#### [Record list]

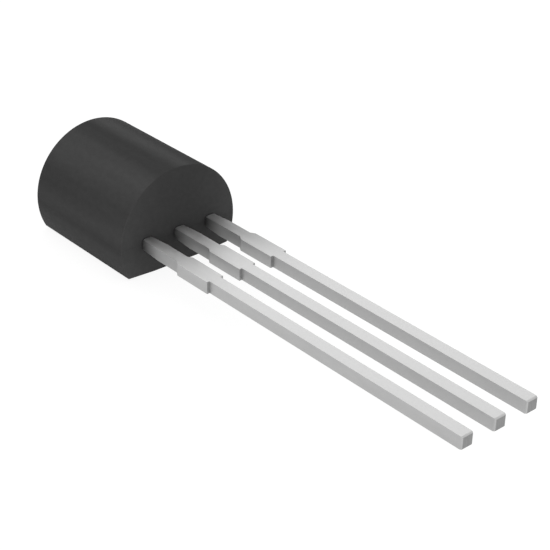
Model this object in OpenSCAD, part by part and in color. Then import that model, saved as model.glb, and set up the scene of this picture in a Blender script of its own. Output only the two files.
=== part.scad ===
--
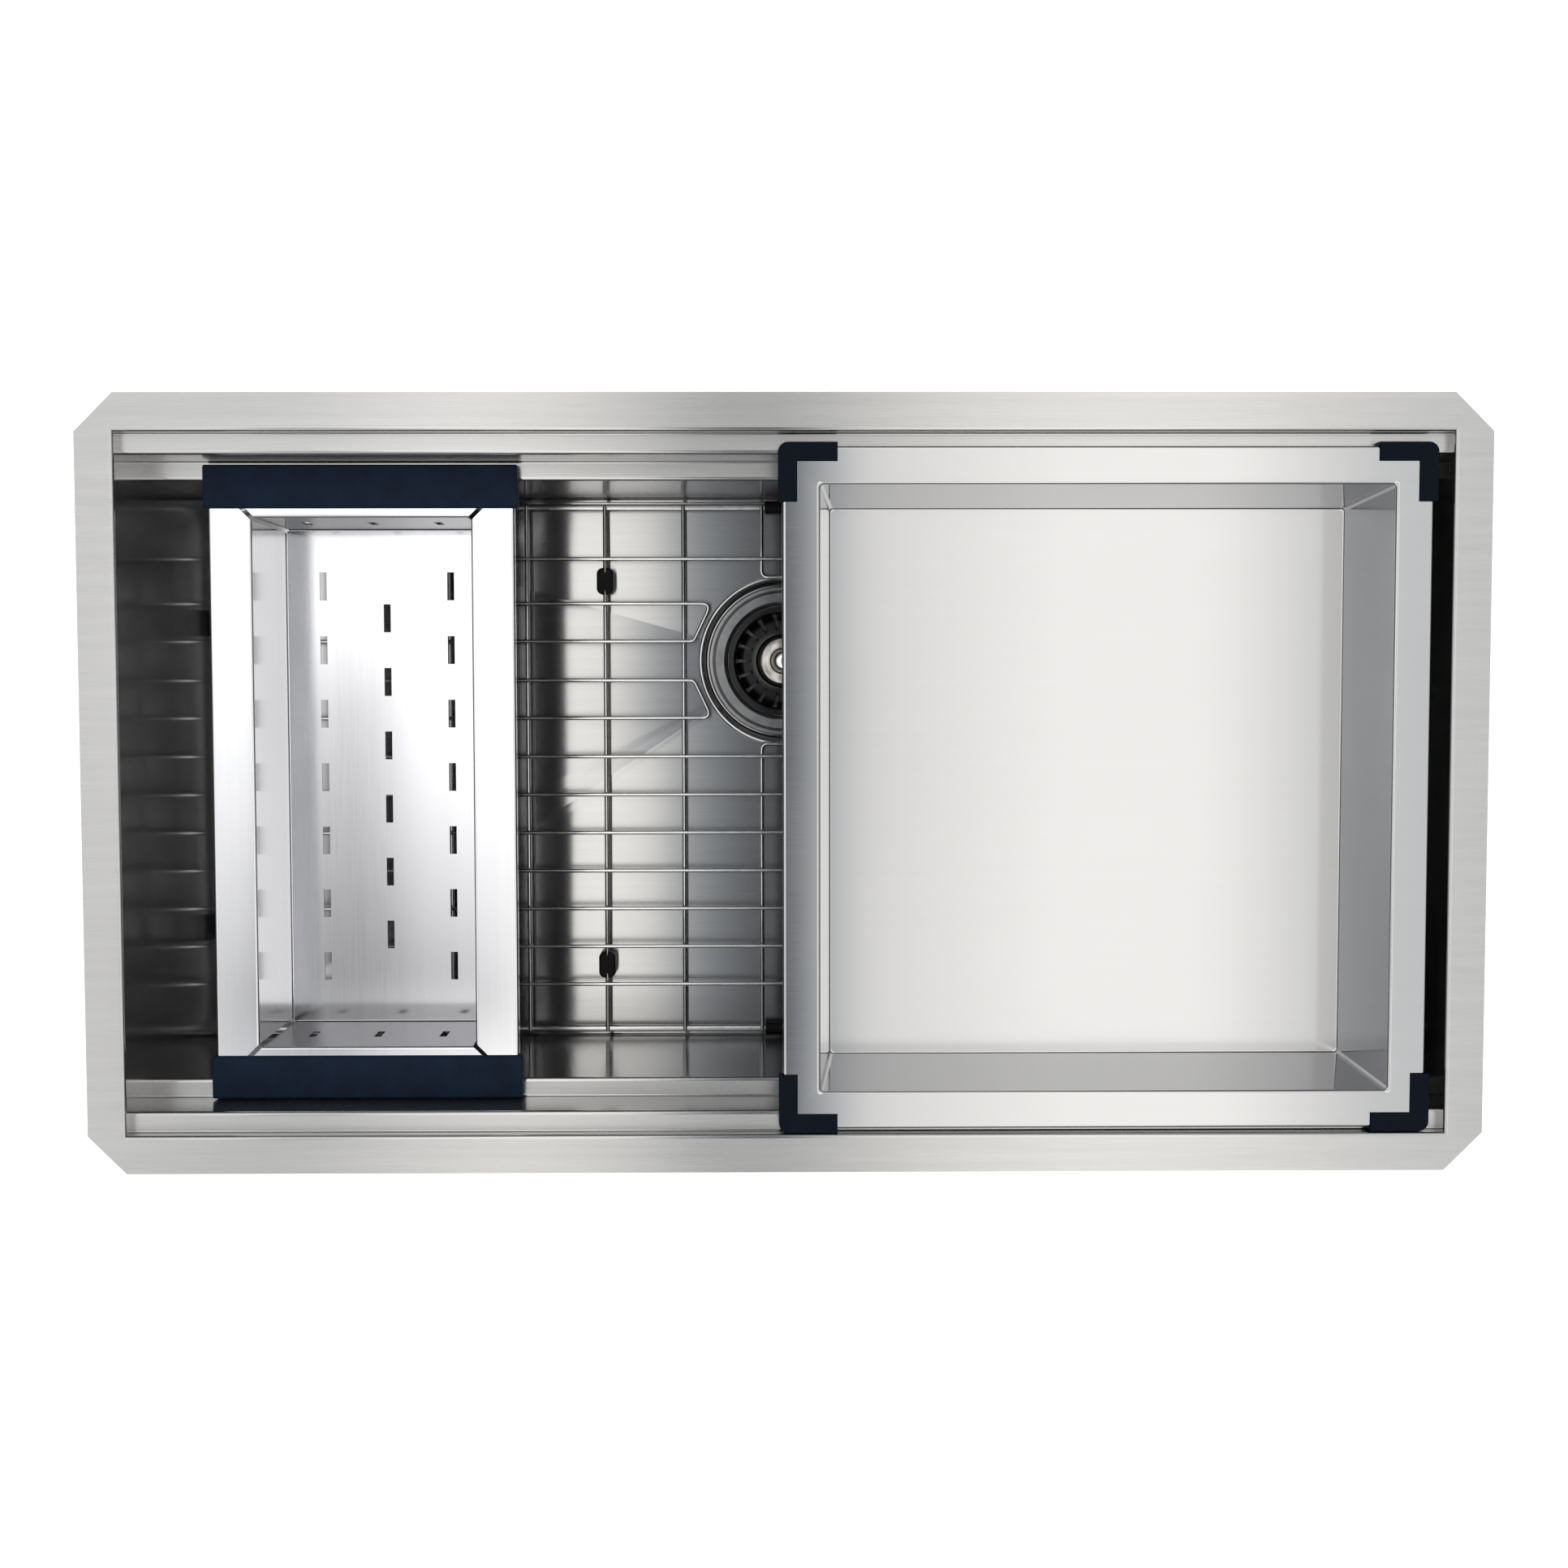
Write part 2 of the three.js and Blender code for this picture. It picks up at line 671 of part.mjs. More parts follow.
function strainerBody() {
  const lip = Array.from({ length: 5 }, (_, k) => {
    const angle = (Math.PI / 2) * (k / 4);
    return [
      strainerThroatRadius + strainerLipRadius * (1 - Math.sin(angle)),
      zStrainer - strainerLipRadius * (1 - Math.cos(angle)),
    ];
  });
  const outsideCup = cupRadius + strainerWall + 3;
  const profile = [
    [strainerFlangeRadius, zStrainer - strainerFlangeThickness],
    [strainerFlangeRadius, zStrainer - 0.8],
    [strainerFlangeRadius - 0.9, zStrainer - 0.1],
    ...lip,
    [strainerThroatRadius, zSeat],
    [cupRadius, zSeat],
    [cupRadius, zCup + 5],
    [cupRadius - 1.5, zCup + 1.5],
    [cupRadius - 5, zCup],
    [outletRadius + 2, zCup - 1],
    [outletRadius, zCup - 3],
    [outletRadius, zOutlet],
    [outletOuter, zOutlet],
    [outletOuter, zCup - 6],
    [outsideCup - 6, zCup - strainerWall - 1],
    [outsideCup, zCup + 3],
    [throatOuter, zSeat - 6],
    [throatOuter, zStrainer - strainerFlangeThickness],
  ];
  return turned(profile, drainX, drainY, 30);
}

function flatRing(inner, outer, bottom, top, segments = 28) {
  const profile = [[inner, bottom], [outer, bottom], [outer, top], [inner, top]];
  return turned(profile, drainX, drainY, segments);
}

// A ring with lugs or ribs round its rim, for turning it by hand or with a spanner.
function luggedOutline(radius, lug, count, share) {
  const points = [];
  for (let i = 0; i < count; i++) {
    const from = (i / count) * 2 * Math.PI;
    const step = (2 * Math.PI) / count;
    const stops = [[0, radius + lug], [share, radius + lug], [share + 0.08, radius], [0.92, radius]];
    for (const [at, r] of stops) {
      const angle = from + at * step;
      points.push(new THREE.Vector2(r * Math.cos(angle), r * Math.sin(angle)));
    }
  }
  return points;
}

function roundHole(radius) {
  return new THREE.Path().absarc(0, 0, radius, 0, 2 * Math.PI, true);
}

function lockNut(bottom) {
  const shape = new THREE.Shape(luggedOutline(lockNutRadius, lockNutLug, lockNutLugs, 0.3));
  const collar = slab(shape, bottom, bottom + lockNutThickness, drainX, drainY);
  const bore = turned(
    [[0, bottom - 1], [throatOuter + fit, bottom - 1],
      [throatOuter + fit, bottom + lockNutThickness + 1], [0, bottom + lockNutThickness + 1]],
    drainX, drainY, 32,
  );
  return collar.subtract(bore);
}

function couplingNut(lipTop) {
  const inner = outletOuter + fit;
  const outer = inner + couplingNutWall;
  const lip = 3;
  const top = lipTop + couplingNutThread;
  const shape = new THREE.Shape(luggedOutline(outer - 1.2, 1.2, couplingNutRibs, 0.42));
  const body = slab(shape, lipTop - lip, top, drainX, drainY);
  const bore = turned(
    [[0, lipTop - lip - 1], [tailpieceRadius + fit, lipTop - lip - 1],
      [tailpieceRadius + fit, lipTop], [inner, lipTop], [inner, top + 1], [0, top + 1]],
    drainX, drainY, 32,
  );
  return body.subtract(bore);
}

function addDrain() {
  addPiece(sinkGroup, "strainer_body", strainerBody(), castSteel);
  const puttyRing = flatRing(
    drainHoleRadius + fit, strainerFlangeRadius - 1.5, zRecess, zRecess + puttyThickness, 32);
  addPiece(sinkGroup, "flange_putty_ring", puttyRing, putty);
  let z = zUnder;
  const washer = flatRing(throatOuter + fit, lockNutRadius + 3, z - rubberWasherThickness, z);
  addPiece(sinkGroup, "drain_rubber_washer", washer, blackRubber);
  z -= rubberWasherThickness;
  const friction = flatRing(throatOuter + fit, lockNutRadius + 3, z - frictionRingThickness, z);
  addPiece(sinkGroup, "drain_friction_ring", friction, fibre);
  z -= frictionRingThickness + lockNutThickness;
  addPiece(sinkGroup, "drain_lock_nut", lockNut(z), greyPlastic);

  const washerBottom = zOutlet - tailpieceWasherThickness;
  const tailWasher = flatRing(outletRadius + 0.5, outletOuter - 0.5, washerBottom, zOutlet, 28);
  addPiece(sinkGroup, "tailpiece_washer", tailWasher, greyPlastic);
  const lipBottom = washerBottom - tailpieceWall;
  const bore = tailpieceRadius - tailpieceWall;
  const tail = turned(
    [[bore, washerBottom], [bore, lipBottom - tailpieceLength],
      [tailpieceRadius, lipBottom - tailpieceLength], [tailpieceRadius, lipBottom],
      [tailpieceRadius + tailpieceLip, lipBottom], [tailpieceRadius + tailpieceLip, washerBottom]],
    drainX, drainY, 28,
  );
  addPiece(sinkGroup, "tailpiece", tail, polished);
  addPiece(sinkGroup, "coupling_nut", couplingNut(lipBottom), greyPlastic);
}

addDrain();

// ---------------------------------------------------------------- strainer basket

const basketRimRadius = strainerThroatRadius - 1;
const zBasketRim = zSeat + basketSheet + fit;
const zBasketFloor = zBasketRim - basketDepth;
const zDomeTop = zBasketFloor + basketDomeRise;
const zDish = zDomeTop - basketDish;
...
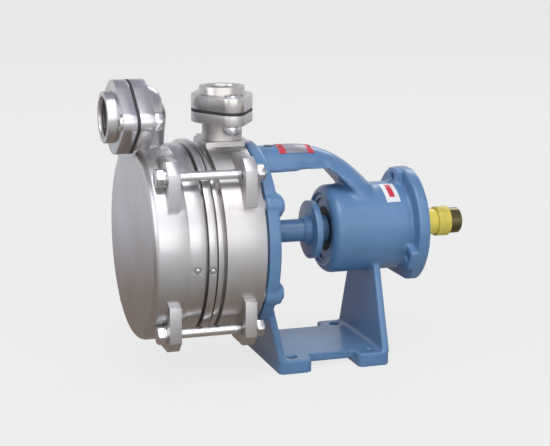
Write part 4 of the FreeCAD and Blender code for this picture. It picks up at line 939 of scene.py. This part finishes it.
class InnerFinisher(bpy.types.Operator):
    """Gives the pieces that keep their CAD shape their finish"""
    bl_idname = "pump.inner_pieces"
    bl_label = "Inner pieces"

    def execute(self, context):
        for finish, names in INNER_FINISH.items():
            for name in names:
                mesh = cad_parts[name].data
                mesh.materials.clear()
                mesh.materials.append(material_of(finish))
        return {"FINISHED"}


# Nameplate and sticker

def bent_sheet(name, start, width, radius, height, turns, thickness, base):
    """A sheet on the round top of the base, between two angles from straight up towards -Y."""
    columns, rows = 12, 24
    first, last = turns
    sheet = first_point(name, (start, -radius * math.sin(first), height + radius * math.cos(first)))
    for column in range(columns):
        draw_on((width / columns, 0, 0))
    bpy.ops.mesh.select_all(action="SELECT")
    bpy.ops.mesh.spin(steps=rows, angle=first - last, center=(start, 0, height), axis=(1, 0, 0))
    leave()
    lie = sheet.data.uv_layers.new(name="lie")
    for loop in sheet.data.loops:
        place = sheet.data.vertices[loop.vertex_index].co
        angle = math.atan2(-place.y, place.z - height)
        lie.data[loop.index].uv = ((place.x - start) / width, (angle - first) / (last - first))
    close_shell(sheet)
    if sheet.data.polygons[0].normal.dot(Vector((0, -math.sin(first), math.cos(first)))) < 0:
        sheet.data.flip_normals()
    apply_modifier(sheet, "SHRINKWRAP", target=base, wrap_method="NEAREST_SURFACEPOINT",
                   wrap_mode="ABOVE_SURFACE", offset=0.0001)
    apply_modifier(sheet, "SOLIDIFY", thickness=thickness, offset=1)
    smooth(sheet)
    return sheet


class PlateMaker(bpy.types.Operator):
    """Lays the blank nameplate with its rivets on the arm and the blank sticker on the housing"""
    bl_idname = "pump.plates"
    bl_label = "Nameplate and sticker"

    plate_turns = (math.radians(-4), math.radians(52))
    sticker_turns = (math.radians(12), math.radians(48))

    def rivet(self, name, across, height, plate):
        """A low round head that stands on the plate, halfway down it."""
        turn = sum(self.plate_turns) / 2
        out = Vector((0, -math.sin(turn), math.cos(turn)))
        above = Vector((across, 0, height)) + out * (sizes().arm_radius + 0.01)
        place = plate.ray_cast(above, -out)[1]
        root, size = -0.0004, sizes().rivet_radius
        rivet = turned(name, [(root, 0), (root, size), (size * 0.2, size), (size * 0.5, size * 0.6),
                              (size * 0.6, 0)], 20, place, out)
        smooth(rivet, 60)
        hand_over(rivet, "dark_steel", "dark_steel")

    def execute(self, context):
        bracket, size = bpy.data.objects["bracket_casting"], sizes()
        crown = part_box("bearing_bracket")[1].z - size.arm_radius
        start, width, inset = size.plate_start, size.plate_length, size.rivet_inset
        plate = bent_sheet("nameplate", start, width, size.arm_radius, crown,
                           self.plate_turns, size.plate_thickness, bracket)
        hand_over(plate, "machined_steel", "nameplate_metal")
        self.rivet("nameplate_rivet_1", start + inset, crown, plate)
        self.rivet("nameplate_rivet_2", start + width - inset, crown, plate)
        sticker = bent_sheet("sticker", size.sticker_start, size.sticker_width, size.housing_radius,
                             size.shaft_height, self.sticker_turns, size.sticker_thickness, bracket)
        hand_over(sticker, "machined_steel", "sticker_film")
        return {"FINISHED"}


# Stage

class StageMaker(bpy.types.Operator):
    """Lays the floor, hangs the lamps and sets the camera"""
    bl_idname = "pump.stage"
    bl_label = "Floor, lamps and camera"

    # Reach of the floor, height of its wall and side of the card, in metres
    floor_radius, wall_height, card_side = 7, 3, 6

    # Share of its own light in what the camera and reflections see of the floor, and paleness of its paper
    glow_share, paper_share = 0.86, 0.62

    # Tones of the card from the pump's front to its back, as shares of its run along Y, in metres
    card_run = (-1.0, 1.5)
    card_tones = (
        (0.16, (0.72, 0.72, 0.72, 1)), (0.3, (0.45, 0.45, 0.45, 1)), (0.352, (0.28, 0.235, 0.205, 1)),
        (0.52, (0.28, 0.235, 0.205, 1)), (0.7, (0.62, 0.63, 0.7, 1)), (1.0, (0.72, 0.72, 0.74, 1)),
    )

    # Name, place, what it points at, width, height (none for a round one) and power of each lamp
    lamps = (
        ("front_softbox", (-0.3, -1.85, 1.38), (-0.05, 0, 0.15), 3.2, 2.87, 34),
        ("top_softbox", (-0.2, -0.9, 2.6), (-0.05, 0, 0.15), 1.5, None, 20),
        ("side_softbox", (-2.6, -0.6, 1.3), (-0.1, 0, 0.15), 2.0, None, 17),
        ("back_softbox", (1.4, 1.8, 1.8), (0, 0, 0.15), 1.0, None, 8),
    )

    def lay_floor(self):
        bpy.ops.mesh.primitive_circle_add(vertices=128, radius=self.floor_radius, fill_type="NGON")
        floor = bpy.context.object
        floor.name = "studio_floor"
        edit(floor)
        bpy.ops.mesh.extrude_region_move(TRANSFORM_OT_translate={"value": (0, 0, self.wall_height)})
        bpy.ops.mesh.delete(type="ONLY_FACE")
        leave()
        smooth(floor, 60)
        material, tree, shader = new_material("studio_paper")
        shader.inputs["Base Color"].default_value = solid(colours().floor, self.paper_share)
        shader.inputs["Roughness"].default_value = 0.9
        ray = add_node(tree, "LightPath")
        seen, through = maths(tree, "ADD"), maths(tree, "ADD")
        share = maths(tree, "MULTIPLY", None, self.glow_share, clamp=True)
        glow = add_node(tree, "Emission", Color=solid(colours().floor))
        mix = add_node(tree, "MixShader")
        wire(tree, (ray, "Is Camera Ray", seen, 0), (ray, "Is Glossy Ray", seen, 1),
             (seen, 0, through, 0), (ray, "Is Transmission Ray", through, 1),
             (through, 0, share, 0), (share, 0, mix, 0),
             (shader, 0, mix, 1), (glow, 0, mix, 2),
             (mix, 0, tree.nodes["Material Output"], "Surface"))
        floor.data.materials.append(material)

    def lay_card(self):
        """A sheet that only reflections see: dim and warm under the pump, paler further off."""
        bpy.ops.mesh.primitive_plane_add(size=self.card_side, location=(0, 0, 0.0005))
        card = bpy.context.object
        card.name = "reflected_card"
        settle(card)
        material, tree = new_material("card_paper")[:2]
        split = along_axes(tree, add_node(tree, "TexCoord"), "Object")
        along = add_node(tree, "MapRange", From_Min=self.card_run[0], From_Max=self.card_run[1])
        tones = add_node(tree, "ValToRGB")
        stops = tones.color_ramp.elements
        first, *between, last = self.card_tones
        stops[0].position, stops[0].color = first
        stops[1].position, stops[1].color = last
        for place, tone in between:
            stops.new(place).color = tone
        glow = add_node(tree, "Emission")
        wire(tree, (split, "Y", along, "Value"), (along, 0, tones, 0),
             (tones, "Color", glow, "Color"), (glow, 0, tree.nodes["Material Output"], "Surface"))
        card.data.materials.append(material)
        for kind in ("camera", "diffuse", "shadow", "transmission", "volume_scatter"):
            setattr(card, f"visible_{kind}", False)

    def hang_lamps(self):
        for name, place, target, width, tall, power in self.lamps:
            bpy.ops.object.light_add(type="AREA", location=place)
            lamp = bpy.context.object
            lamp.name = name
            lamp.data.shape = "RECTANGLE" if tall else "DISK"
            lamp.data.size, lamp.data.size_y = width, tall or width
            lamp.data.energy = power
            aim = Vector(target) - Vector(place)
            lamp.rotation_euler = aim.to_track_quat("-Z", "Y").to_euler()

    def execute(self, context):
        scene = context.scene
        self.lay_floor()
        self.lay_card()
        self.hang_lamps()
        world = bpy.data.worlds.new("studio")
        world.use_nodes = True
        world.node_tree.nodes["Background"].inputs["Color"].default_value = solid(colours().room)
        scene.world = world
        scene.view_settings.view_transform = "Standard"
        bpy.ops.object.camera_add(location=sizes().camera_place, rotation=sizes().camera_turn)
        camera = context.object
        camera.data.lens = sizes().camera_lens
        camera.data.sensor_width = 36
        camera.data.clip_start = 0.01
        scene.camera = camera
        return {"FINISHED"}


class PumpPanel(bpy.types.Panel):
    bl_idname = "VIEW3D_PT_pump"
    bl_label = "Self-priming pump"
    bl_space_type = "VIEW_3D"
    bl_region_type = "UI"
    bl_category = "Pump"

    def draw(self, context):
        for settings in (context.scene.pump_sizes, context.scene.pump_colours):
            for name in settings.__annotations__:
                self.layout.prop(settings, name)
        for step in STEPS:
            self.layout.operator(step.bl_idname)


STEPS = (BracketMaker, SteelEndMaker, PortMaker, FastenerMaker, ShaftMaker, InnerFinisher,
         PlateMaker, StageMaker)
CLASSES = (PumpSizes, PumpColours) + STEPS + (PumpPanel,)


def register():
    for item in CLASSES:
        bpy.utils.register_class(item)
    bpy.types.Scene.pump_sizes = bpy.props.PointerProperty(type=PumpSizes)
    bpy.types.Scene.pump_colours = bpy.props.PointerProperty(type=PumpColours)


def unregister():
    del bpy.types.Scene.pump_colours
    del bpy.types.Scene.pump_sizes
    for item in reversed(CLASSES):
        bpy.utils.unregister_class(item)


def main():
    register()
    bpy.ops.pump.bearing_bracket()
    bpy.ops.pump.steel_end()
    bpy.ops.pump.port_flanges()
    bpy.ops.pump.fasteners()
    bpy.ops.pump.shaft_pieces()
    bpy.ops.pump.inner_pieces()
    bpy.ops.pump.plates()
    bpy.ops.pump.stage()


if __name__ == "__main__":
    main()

#### [Instructions for the task]
Repeat, exactly as they stand above, the lines from the line with "Write part 4" to the line with "# Nameplate and sticker", both lines included.

#### [Response to the task]
Write part 4 of the FreeCAD and Blender code for this picture. It picks up at line 939 of scene.py. This part finishes it.
class InnerFinisher(bpy.types.Operator):
    """Gives the pieces that keep their CAD shape their finish"""
    bl_idname = "pump.inner_pieces"
    bl_label = "Inner pieces"

    def execute(self, context):
        for finish, names in INNER_FINISH.items():
            for name in names:
                mesh = cad_parts[name].data
                mesh.materials.clear()
                mesh.materials.append(material_of(finish))
        return {"FINISHED"}


# Nameplate and sticker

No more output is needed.